"I'll never understand what happened at Columbine": The 1999 school shooting that changed us

A look back at how Salon covered the mass shooting in 1999, and what we've learned since

By Mary Elizabeth Williams

Senior Writer

Published April 20, 2019 11:00AM (EDT)

A large crowd circles an angel made of snow leaving flowers during a memorial service 25 April 1999 in rememberance of the students who were killed in the shooting at Columbine High School in Littleton, Colorado. (Getty/Mark Leffingwell)
A large crowd circles an angel made of snow leaving flowers during a memorial service 25 April 1999 in rememberance of the students who were killed in the shooting at Columbine High School in Littleton, Colorado. (Getty/Mark Leffingwell)

I didn't know it yet on the day, but I was carrying my first child. I did know that I was full of hope at the possibility that I could be. In New York anyway, it was a beautiful spring afternoon.

It began at 11:19 am, Mountain Time.
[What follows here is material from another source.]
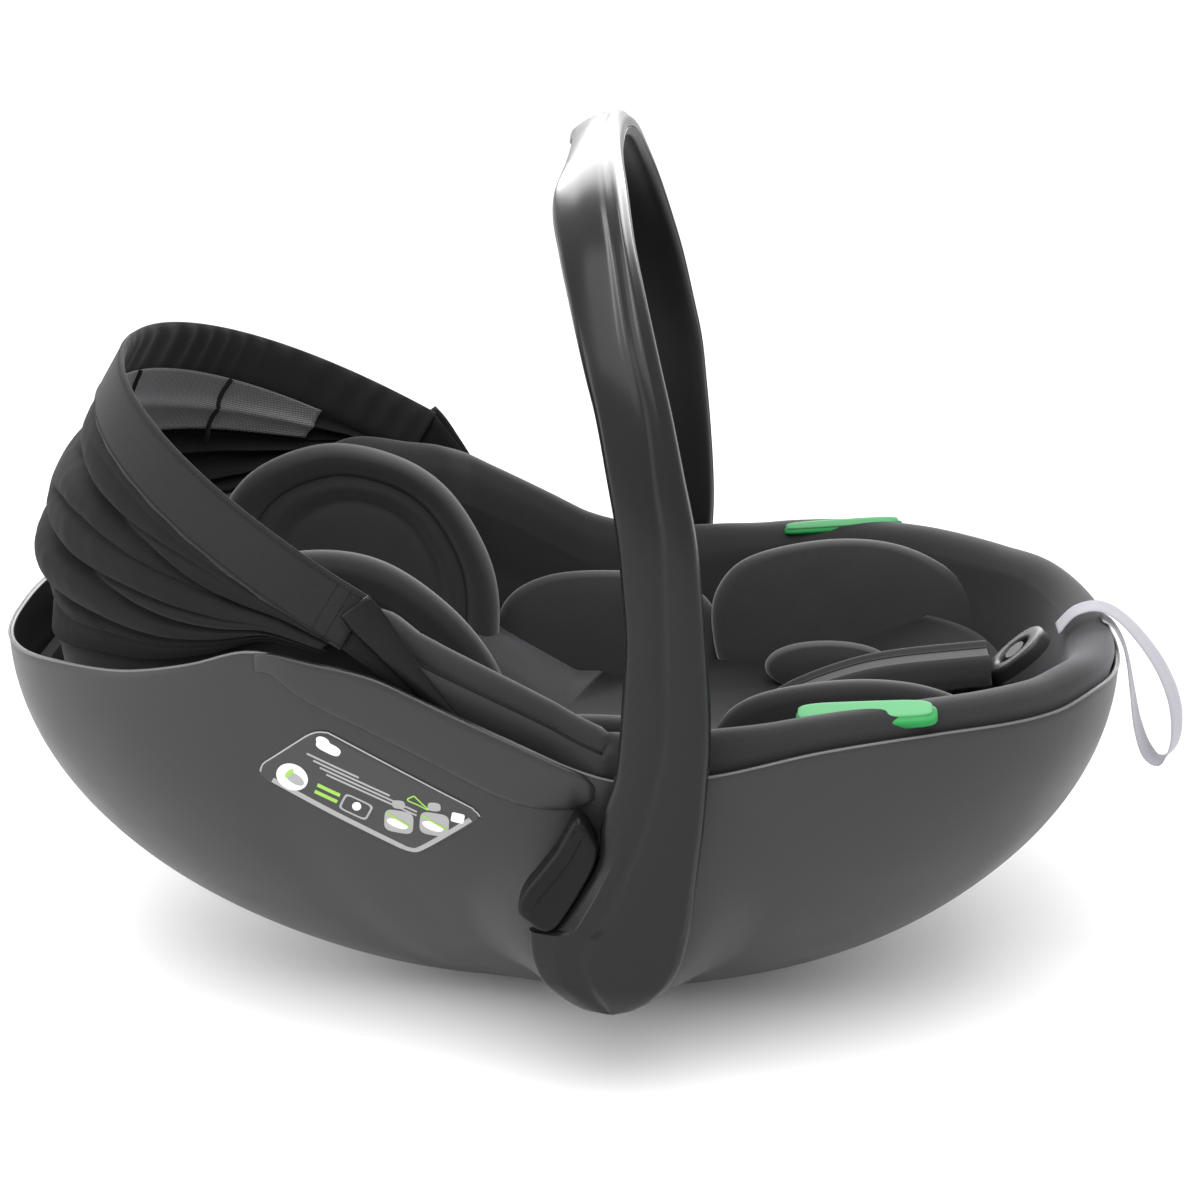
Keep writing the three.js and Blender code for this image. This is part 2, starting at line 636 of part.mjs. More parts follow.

It was all over less than an hour later. It was over when we all heard about it. When did the news start coming in? I don't remember. There were no smartphones then, and no social media. My husband and I shared a flip phone, and that was just "for emergencies." (We bought the second one after 9/11.) On April 20, 1999, Columbine High School students Eric Harris and Dylan Klebold walked in to their school, massacred 13 people, and then turned their guns on themselves. 

It's now 20 years — and multiple subsequent mass murders which brought plenty of compelling evidence that thoughts and prayers are not an effective deterrent to violence — later. The daughter who was growing inside me that day has become something Harris's and Klebold's victims never could: a college freshman. My second child is the same age as their three youngest victims. My daughters have, like every other American child born in this century, grown up in a country in which mass shootings are a commonplace tragedy, where children and teenagers are routinely gunned down in and near their own schools. Red Lake High.  Virginia Tech. Sandy Hook. Umpqua Community College. Isla Vista. Marjory Stoneman High. Santa Fe High.  I thought Columbine was an anomaly. It was a beginning.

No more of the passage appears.